Reproduce, word for word, only the lines from the one containing "Vector(map(max, high, point))" through the one containing "scene = bpy.context.scene", both included.

(3D code data)
━━━━━━━━━━
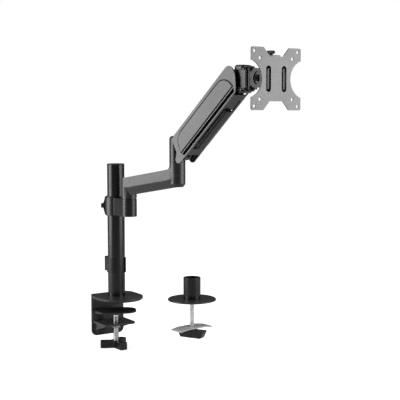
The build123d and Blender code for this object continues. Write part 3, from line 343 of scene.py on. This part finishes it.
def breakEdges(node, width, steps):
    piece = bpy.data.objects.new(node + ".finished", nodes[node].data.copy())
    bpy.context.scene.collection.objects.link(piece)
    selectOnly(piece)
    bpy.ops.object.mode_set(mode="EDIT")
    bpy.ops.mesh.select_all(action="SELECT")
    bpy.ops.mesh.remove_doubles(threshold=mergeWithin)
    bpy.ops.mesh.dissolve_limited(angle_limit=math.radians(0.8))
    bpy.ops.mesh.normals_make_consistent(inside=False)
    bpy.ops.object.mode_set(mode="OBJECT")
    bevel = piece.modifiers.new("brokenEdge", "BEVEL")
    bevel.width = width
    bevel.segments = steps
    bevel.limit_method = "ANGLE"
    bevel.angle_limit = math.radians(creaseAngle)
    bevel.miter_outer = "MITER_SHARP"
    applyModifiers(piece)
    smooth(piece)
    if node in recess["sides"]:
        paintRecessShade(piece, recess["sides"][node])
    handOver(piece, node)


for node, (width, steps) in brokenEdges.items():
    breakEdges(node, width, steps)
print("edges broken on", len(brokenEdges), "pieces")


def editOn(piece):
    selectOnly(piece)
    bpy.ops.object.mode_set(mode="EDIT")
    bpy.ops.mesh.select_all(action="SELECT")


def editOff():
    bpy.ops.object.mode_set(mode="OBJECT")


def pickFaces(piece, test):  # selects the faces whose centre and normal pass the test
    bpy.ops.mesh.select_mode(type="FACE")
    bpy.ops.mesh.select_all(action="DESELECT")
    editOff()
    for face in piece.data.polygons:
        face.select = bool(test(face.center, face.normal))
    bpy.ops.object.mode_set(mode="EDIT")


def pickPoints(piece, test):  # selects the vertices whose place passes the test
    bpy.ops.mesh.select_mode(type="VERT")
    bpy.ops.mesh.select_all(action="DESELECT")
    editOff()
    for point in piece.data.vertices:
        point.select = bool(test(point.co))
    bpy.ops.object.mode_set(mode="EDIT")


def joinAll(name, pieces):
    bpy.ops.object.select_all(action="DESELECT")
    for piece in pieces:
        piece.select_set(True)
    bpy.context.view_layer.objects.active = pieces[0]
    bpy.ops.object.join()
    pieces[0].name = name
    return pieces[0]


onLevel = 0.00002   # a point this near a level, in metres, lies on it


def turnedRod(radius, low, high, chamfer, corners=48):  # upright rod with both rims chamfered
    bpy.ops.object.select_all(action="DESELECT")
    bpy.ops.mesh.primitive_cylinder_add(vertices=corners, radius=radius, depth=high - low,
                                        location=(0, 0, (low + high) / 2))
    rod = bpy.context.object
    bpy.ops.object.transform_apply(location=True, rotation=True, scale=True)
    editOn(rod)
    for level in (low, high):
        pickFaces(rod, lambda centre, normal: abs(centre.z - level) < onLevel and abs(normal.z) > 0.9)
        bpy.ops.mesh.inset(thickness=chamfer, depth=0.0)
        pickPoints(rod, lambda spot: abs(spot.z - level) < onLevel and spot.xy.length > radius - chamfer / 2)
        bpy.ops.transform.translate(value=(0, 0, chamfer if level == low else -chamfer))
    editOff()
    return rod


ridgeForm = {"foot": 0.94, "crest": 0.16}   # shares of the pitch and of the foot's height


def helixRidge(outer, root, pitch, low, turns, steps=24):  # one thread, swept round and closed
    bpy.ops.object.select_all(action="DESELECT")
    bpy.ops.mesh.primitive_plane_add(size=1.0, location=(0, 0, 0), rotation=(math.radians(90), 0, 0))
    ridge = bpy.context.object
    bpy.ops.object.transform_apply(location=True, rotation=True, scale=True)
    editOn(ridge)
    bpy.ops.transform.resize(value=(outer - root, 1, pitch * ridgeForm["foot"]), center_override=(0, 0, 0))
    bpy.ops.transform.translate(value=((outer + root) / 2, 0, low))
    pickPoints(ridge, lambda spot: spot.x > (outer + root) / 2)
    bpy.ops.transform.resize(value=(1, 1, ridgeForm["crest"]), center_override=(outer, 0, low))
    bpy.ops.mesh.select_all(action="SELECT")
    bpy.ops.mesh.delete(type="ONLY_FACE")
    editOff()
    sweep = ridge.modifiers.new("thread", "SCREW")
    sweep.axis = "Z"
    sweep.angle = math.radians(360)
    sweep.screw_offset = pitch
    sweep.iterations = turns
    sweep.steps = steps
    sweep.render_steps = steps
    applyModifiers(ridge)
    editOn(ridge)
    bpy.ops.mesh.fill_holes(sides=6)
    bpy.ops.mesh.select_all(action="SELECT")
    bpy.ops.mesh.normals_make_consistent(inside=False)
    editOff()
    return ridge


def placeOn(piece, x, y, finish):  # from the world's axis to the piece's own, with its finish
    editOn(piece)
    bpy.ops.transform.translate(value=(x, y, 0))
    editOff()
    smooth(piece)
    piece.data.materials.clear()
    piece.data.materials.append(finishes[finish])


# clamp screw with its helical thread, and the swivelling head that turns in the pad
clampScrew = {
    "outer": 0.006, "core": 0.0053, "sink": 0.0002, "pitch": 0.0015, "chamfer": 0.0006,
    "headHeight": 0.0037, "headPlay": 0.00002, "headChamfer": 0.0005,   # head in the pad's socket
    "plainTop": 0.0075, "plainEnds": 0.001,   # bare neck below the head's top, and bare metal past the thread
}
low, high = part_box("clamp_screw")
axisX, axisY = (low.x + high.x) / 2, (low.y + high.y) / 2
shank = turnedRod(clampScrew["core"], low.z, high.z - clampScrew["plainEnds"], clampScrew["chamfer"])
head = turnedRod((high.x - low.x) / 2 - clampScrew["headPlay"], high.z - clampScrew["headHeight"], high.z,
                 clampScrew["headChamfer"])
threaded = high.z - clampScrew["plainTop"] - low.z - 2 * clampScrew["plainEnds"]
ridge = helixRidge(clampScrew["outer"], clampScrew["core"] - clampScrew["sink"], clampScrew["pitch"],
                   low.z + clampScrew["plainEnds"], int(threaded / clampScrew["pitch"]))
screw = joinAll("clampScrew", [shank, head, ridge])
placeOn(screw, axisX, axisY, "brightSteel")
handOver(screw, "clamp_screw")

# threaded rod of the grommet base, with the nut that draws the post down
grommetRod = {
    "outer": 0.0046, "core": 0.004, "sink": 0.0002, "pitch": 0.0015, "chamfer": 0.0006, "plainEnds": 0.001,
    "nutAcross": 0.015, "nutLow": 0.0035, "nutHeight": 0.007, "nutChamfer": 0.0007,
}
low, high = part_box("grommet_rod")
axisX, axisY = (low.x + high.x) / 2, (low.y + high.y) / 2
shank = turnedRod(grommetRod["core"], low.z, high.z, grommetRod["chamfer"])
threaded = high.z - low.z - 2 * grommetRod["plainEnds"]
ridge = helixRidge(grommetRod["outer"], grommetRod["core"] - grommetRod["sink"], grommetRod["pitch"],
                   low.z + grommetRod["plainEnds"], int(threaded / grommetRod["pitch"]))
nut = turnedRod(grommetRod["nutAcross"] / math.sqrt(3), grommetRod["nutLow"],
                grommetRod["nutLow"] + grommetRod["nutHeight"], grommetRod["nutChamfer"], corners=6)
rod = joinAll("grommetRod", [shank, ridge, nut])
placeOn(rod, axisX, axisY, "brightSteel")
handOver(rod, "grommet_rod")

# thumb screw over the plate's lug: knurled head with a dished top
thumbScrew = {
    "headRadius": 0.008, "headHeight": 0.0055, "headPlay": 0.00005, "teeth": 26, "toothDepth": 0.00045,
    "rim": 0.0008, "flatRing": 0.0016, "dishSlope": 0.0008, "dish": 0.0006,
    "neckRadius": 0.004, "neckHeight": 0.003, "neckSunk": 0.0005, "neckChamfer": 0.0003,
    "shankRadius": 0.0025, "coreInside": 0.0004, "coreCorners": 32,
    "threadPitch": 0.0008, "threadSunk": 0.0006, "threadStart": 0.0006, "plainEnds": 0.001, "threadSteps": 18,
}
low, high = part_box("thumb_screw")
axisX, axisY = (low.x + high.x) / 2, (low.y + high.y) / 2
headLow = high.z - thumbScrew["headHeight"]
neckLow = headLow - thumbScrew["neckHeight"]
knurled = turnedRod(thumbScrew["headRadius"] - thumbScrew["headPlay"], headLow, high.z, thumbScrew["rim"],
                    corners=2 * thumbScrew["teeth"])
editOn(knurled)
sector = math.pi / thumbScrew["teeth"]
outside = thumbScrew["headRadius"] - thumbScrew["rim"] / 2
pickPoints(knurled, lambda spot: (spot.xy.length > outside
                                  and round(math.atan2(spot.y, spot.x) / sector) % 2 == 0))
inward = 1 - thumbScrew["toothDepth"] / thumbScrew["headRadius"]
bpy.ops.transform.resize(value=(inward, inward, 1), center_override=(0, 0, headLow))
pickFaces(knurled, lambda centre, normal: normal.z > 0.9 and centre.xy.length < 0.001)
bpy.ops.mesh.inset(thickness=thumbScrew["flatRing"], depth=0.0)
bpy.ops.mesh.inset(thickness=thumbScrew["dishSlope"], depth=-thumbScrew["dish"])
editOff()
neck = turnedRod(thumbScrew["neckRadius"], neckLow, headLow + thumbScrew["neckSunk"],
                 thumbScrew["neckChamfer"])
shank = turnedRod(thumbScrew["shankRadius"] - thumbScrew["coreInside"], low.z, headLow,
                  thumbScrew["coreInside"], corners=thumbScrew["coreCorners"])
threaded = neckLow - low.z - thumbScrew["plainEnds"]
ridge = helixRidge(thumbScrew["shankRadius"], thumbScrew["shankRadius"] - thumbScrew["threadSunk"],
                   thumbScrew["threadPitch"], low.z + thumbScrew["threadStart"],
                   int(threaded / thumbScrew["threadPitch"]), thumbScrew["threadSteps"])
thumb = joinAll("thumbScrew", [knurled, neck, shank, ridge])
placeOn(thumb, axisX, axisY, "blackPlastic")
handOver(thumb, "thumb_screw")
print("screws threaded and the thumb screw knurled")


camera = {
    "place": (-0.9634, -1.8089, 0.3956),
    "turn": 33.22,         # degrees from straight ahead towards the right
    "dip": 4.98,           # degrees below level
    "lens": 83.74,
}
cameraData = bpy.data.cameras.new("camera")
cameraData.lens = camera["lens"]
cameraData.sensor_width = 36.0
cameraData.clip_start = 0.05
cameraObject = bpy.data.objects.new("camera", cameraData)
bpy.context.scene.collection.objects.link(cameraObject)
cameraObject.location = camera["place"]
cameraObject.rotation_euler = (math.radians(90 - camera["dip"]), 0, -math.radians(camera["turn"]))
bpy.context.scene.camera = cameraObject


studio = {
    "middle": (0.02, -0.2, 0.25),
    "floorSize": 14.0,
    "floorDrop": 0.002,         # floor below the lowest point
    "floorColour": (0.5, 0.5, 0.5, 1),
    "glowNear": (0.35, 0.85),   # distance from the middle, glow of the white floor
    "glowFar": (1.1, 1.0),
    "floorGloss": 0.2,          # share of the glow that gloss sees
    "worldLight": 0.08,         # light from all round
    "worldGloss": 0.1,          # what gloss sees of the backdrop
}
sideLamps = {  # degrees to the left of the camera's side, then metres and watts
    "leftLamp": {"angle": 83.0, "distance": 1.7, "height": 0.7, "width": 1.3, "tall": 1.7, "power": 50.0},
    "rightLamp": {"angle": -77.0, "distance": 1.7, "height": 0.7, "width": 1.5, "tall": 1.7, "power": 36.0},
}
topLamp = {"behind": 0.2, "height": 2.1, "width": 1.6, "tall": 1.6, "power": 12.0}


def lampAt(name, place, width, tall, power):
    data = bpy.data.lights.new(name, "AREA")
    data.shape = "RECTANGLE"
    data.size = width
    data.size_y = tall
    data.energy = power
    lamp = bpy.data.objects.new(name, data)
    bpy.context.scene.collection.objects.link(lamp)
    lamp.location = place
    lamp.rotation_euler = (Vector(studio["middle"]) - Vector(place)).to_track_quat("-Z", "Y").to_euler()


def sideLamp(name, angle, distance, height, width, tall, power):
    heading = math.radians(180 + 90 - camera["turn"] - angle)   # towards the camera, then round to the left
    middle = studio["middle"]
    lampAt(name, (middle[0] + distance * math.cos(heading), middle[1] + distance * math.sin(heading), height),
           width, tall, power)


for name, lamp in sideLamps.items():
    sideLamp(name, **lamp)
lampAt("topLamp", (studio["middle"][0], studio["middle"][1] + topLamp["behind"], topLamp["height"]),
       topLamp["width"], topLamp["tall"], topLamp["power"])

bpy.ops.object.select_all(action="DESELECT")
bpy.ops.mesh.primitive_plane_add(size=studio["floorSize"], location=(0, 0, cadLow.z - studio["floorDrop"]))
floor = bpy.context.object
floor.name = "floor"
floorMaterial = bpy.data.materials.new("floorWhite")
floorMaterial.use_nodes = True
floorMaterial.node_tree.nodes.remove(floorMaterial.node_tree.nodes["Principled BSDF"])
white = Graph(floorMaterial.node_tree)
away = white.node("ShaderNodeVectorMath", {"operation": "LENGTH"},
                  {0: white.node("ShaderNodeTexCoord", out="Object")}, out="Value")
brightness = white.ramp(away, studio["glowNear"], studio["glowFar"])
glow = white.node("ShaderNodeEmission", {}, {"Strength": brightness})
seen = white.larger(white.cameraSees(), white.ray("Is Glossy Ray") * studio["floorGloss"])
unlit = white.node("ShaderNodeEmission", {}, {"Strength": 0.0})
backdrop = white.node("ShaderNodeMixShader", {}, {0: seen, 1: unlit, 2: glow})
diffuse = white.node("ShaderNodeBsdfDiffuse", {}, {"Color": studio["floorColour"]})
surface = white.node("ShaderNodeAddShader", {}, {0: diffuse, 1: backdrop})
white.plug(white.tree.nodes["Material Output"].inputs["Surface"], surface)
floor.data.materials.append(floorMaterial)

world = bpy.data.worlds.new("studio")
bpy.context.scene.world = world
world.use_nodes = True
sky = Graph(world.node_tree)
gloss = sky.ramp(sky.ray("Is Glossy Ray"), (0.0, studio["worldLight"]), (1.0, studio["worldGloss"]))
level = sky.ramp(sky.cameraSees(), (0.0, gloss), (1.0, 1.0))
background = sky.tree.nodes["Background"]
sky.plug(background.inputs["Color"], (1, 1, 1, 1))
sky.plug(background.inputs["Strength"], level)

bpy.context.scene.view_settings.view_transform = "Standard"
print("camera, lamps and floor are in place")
━━━━━━━━━━
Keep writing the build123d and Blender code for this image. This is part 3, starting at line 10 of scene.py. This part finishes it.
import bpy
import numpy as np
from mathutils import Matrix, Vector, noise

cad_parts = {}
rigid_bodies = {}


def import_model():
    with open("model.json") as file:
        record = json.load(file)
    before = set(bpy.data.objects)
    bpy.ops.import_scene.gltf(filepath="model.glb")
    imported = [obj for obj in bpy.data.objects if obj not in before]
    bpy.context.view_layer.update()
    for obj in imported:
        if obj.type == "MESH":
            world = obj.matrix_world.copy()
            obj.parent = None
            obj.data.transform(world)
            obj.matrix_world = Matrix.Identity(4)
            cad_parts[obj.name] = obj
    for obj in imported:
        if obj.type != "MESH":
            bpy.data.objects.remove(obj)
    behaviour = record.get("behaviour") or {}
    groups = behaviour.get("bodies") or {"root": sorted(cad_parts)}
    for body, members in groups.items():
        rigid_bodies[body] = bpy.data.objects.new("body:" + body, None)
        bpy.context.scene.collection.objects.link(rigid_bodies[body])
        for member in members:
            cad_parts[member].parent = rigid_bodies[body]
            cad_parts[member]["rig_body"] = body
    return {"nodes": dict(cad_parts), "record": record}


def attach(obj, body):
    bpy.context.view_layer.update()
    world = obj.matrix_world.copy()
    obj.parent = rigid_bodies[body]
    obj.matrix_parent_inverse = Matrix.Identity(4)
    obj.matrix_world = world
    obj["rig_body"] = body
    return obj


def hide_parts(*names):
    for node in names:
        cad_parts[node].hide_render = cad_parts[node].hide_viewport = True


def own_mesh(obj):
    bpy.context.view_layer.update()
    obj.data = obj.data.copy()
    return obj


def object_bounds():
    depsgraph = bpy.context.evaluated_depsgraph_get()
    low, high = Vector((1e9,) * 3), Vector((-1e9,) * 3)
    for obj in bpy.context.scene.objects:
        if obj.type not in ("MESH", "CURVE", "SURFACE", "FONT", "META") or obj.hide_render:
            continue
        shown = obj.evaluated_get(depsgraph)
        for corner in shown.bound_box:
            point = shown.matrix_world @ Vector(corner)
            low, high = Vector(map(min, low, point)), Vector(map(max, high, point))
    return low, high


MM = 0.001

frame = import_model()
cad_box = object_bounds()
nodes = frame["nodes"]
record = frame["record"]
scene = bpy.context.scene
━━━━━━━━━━
FINAL RESULT:
            low, high = Vector(map(min, low, point)), Vector(map(max, high, point))
    return low, high


MM = 0.001

frame = import_model()
cad_box = object_bounds()
nodes = frame["nodes"]
record = frame["record"]
scene = bpy.context.scene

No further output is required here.